Andrew Jackson, vice president of government solutions at Kenexa and a former head of recruitment for the British Army, said: "Research has shown it is your younger employees that will be the most engaged. The military is a young persons game and the cuts are effecting the older generation, which has led to high engagement scores.
"However, the main reasons come from strong leadership. If you have inspiring leaders and are well led then it can drive up engagement. The military is also extremely mission orientated so sends out a clear message of what it wants from its employees."
Jackson added: "There is an immense amount of pride and professionalism in the military and it instils this in its employees.
"Other sectors, such as the banking industry, should look at this culture and see how they can relate it to them."
The highest engagement index scores are in India, while high-moderate scores are found in Mexico and Denmark. Moderate scores are found in the majority of countries, including the US. Low-moderate scoring countries include the UK, France and Germany.
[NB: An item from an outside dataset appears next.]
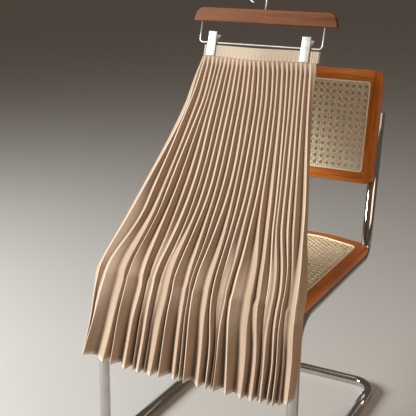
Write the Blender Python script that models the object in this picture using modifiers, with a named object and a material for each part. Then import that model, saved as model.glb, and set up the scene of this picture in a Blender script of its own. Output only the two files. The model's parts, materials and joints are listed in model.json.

Japan was the only country to score under 40%.
The research also shows that senior leaders make a difference - UK employees who consider their leaders trustworthy score 82%. Those who consider their leaders untrustworthy only score 13%.
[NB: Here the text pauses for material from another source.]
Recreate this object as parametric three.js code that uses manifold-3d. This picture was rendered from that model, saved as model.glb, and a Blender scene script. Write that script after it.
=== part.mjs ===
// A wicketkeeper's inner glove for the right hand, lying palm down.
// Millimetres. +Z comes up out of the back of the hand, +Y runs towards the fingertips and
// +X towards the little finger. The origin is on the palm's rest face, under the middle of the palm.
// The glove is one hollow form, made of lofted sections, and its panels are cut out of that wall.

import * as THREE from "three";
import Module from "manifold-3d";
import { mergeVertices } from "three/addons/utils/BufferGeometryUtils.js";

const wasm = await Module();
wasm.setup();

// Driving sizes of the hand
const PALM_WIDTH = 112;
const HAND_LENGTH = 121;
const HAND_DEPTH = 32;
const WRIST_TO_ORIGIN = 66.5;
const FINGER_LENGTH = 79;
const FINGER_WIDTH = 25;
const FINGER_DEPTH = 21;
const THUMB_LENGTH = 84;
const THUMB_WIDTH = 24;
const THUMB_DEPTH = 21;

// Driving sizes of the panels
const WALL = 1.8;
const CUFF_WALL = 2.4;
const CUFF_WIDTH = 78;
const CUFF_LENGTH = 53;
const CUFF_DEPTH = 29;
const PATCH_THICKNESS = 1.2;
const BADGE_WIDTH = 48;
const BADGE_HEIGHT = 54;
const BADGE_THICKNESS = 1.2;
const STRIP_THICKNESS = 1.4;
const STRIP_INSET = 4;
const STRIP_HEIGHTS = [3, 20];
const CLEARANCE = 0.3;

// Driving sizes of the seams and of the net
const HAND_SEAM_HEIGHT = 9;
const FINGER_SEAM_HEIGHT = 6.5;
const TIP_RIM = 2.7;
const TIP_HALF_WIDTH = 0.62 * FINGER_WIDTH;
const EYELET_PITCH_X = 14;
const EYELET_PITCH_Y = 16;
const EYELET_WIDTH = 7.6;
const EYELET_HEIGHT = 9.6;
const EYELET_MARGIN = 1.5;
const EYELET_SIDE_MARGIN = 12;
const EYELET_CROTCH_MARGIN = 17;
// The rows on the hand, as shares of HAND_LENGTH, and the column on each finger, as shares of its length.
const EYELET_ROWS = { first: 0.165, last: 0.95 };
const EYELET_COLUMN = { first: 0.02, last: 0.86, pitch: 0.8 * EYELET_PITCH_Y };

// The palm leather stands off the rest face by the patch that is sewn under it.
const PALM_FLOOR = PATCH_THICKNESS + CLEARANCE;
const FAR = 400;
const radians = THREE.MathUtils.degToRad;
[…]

Direct managers have a big impact on engagement. Employees who have effective direct managers score 75% as opposed to 12% if line managers are ineffective.
The report identifies several 'best practices' that organisations should carry out to boost engagement. These include: publishing a statement of the organisation's mission, vision, values or strategy; conducting an employee opinion survey; conducting regular performance appraisals; and cross-training employees. When all of these practices are implemented, EEI levels reach 82%.
The research claims the most engaged employees are those at the top of the organisation and scores decrease as you move down the organisational hierarchy.
Among the most engaged job types are professionals, while labourers are among the least engaged. This trend highlights the importance of challenging and stimulating work to employee engagement, the research found.
The report also shows that, when looking at engagement by generation, millennials exhibit higher EEI scores than Gen Xers and Boomers.